Financial regulators should take steps to encourage the growth and improve the transparency of sustainable investing, particularly in the United States. Currently, ESG and Paris-aligned data gaps create challenges that can quickly result in greenwashing claims. As our analysis indicates, sustainable funds have big discrepancies in terms of their issue coverage even though they often market themselves under the same sustainability-linked terms. Regulators can require firms that use ESG-related fund names to disclose the criteria used in choosing such labels via detailed reporting, uniform standards, and clear communication. We believe that the proposed rule on climate-related disclosures by the SEC will likely foster rapid change and improve disclosure of metrics and data of and by issuers.

Asset managers and index providers should provide greater transparency and better disclosures of their methodologies in prospectus and publicly accessible documents as it is not clear how ESG factors are considered and weighted in the security selection process. Improved messaging should also be considered, not only for sophisticated institutional investors but also for retail investors and civil society, each of whom are increasingly looking to align their investments with sustainable goals and voicing their preferences to their retirement administrators and pension funds.

Passive fund managers should integrate the Paris Agreement in their stewardship process and make the process publicly available. The largest passive managers have the scale to drive shareholder support for ESG-related shareholder resolutions with their heavyweight holdings, but very few asset managers truly codify the need for rapid action to align with the Paris Agreement in their proxy voting guidelines. It is recommended that asset managers develop more detailed and clear stewardship policies that call on portfolio companies to create a climate transition plan that aligns with a 1.5°C pathway and set science-based emissions targets.

Asset owners, including retirement plan administrators, should encourage asset managers and index providers to more closely align with the Paris Agreement. As shown by our analysis, there is notable variance in terms of Paris alignment among sustainable funds and their indexes, including consequential differences in stewardship policies between asset managers. Asset owners should perform rigorous due diligence in selecting the index, the fund, and the asset manager because publicly available methodologies and stewardship policies may not provide sufficient information. Simultaneously, asset owners can demand that index providers and asset managers create robust products that are Paris aligned and channel capital towards them.
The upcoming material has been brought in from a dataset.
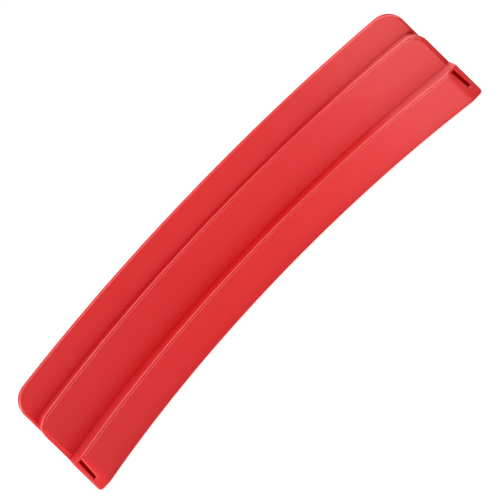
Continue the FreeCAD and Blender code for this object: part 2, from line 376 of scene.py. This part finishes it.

Asset owners should expect higher tracking errors when benchmarking Paris-aligned passive products against traditional market capitalization benchmarks and consider using Paris-Aligned Benchmarks. Major incumbent stock market indexes are not on a Paris-aligned pathway; for example, Standard & Poor’s 500 Index has a temperature rating of 3°C (SBTi 2021). As a result, higher tracking errors are extremely likely when passive funds incorporate a rigorous Paris-aligned framework. Thus, rather than using traditional market indexes as benchmarks, asset owners should determine which benchmarks and corresponding tracking errors are more relevant and instead use sustainability-themed indexes, which are better suited for Paris-aligned portfolios (Funk 2021; Santodomingo 2018).